Отрицательно качаю головой. Хотя были, но Плахе знать не обязательно. Те снимки не для чужих глаз. Слишком личные. Слишком откровенные. Слишком болезненные, как током по оголенным нервам. Из-за этих гребаных снимков и мне крышу снесло.
— Куда завалимся? – ухмыляюсь, вставая из-за стола.
— Пофиг, но к тебе ближе.
— Ко мне нельзя, у меня…Нельзя, и все.
У меня Катька спит. И если я вернусь сегодня обратно, будет только хуже: и ей, и мне.
— Тогда ко мне, – понимает без слов Плаха.
— Только у меня одно условие, – заявляю, гася везде свет. — Пить будем молча.
Молча и пьем до самого рассвета, пока мир не расплывается. Становится тепло и мозг, наконец, сдается алкоголю. А я отключаюсь.
Реальность всплывает яркими красками, взрывающими мозг. Со стоном перекатываюсь на бок, накрыв голову подушкой. Легче становится лишь на пару секунд, а потом возвращается зудящая боль в затылке. Не надо было столько пить вчера. Или уже не вчера? Сколько я пробыл в отключке? И где я, собственно? Голой барышни рядом не наблюдается, о чем свидетельствует пустая половина кровати рядом. Уже хорошо. Значит, вечер прошел вполне благородно и я не успел накосячить. Это радует.
Осторожно приподнимаю подушку, стиснув зубы от режущего света. Все плывет перед глазами, расползается радужными кругами, но спустя несколько ударов сердца обретает черты небольшой аскетичной спальни. Деревянные стены и потолок, минимум мебели. Ах да, мы же с Плахой у него бухали. И никаких баб, все верно.

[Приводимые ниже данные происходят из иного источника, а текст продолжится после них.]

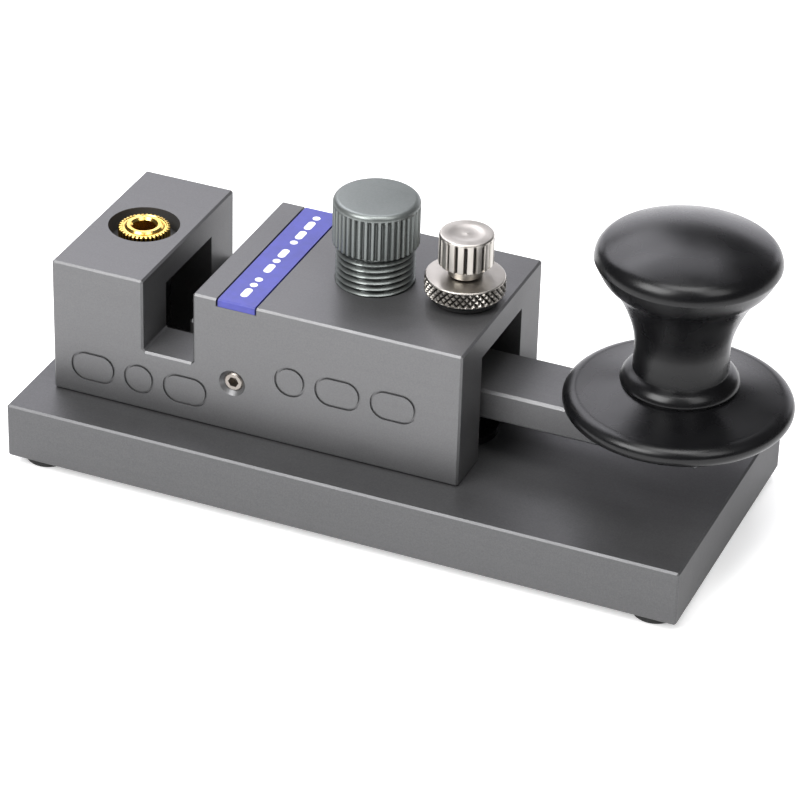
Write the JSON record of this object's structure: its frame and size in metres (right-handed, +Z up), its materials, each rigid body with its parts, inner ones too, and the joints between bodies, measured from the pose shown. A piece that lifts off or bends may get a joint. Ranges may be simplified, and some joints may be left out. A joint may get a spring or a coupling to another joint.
{
  "type": "morse key",
  "caption": "Straight telegraph key: long base, slotted body over a pivoted lever with a large round knob, magnetic tension knob, gap thumbscrew with lock nut, and an audio socket.",
  "frame": {"origin": "centre of the whole key's footprint, on the surface its feet stand on", "axes": "+X along the lever from the socket end to the knob, +Y from the engraved side to the far side, +Z up"},
  "size_m": [0.1156, 0.0474, 0.0527],
  "materials": {
    "anodised_grey": "bead-blasted, dark grey anodised, satin",
    "anodised_green_grey": "anodised grey with a faint green cast, satin",
    "steel": "turned stainless steel, satin bright",
    "gold": "gold plated, bright",
    "brass": "turned brass, satin",
    "silver": "silver plated, satin",
    "magnet": "nickel plated neodymium disc",
    "blue_label": "blue coated strip, satin",
    "black_plastic": "turned and polished black plastic",
    "black_rubber": "matt black rubber",
    "nylon": "natural nylon",
    "wire_red": "insulated hook-up wire",
    "wire_black": "insulated hook-up wire"
  },
  "bodies": {
    "frame": {"base_plate": "anodised_grey", "rubber_feet": "black_rubber", "body_block": "anodised_grey", "body_screws": "steel", "label_plate": "blue_label", "pivot_screw_front": "steel", "pivot_screw_rear": "steel", "contact_insulator": "black_plastic", "contact_tag": "silver", "contact_post": "silver", "contact_washer": "nylon", "contact_nut": "brass", "jack_sleeve": "gold", "jack_nut": "gold", "jack_housing": "black_plastic", "jack_terminals": "silver", "jack_tip_spring": "silver", "signal_wire": "wire_red", "ground_wire": "wire_black", "ground_lug": "silver", "ground_screw": "steel"},
    "lever": {"lever_arm": "anodised_grey", "pivot_bush_front": "brass", "pivot_bush_rear": "brass", "lever_magnet": "magnet", "lever_contact": "silver", "key_knob": "black_plastic", "knob_insert": "brass", "knob_screw": "steel"},
    "tension_magnet": {"tension_magnet": "magnet"},
    "tension_knob": {"tension_knob": "anodised_green_grey"},
    "gap_tip": {"gap_screw_tip": "brass"},
    "gap_screw": {"gap_screw": "steel"},
    "nut_ring": {"lock_nut_ring": "black_rubber"},
    "lock_nut": {"lock_nut": "steel"}
  },
  "joints": [
    {"name": "key_press", "type": "hinge", "parent": "frame", "child": "lever", "pos_m": [-0.02372, 0, 0.019], "axis": [0, 1, 0], "range_deg": [0, 0.74], "stiffness_Nm_per_rad": 1, "springref_deg": -2.29},
    {"name": "tension_turn", "type": "hinge", "parent": "tension_magnet", "child": "tension_knob", "pos_m": [-0.00773, 0, 0.0406], "axis": [0, 0, 1], "range_deg": [-1621, 1081]},
    {"name": "tension_travel", "type": "slide", "parent": "frame", "child": "tension_magnet", "axis": [0, 0, 1], "range_m": [-0.0045, 0.003]},
    {"name": "gap_turn", "type": "hinge", "parent": "gap_tip", "child": "gap_screw", "pos_m": [0.00668, 0, 0.0406], "axis": [0, 0, 1], "range_deg": [-0.5, 577]},
    {"name": "gap_travel", "type": "slide", "parent": "frame", "child": "gap_tip", "axis": [0, 0, 1], "range_m": [0, 0.0008]},
    {"name": "lock_nut_turn", "type": "hinge", "parent": "nut_ring", "child": "lock_nut", "pos_m": [0.00668, 0, 0.0356], "axis": [0, 0, 1], "range_deg": [-0.5, 109]},
    {"name": "lock_nut_travel", "type": "slide", "parent": "frame", "child": "nut_ring", "axis": [0, 0, 1], "range_m": [0, 0.00015]}
  ],
  "couplings": [
    {"joint": "tension_turn", "follows": "tension_travel", "rad_per_m": 6283.2},
    {"joint": "gap_turn", "follows": "gap_travel", "rad_per_m": 12566},
    {"joint": "lock_nut_turn", "follows": "lock_nut_travel", "rad_per_m": 12566}
  ]
}
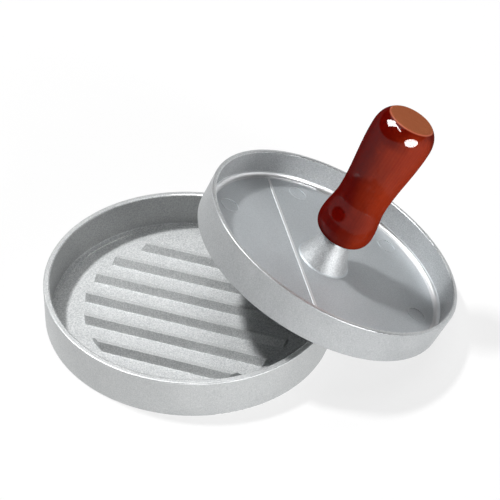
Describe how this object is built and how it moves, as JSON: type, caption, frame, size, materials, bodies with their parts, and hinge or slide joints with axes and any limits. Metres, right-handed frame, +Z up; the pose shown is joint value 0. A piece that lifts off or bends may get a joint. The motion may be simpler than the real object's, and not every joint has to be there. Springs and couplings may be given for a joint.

Контролируя каждое движение, сажусь на кровати. В голове что-то взрывается и глаза слепит вспышка. Зажмуриваюсь. Надо же было так нажраться придурку. Последний раз я так надрался лет пятнадцать назад. Так, ладно. Побоку лирику. Вдохнуть. Выдохнуть. И встать на ноги. Покачиваюсь, но стою. Уже хорошо. Теперь добраться до душа. Когда я оказываюсь под тугими струями, жизнь начинает налаживаться. Прикрыв глаза, я просто наслаждаюсь прохладой. И как же хорошо, что в голове ни одной мало-мальски осмысленной мысли. Знаю, они еще придут. А пока…
— Растаешь, Снегурочка, – весело протягивает Плаха рядом.
— Отвали, изверг, – отмахиваюсь.
— Я не изверг, я – врач.
Приоткрываю один глаз, кошусь на стоящего в дверях Плаху.
— Когда успел переквали…перевкали… тьфу ты, – сплевываю и усмехаюсь самому себе. Раньше никогда не страдал заиканием или неумением выговорить слово. В любой ситуации я был трезв как стеклышко и никогда не влипал в подобные казусы. А тут со всего размаху да в гомерический хохот друга.
— Я твой персональный врач, – смеясь, добавляет Плаха. — Вылезай давай, разговор есть.
Вот мне сейчас только разговоры разговаривать. Но приходится. Если Плаха намерен разговоры вести со мной на похмелье, то оные не терпят отлагательств. А думать все равно не хочу. Потом.